Saturday, July 23, 2011

How Pietism Deceives Christians

Read this article tonight: "How Pietism Deceives Christians"; it's good. I can relate to some of what the author is writing about. For several years I had the mind set that I was a "radical" Christian because my life revolved around evangelism--a daily and nightly thing. Everywhere I went: a gospel tract had to be handed out; had to find a way to interject the gospel into every conversation; had to be reading theological books around the clock; listening to sermons non-stop. As a result, I looked down on Christians who were not like me. I was prideful, and a pietist as the article brings to light. My deception of; "a true Christian is someone who focuses all their energy on evangelism, because that's what God cares about," was beginning to affect other areas of my life. Those areas are as follows: when I should have been strengthening relationships with family members, my head was buried in theology books; when I should have been working diligently unto the Lord at work, rather than trying to read my Bible, memorize verses, and witness to co-workers--I was cheating my employer by not setting a good Christ like fruit of the Spirit example.
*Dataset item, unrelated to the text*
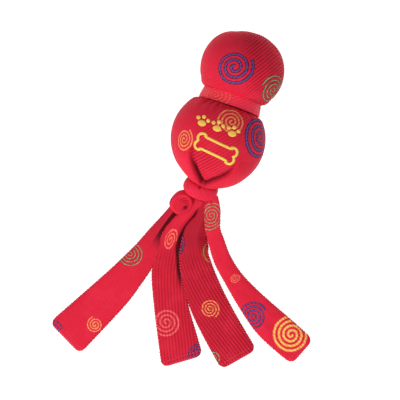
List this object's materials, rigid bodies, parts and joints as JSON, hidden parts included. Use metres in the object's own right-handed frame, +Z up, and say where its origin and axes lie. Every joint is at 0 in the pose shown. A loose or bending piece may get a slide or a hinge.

I was neglecting just about every other area of life, failing to see that Christ has come to remove the curse as far as it is found, as Issac Watts once sang, and this happens by living out the fruits of the Spirit in every area of life, by the grace that Christ supplies. God is just as pleased with me when I spend time with my family, as when I am out evangelizing; God is just as pleased with me when I am at my secular (common) job, as when I am out evangelizing; God is just as pleased with me when I rest from my labors and enjoy life, as when I am out evangelizing. Why so? Because Christ is my justification and my sanctification as Paul tells us in 1 Corinthians.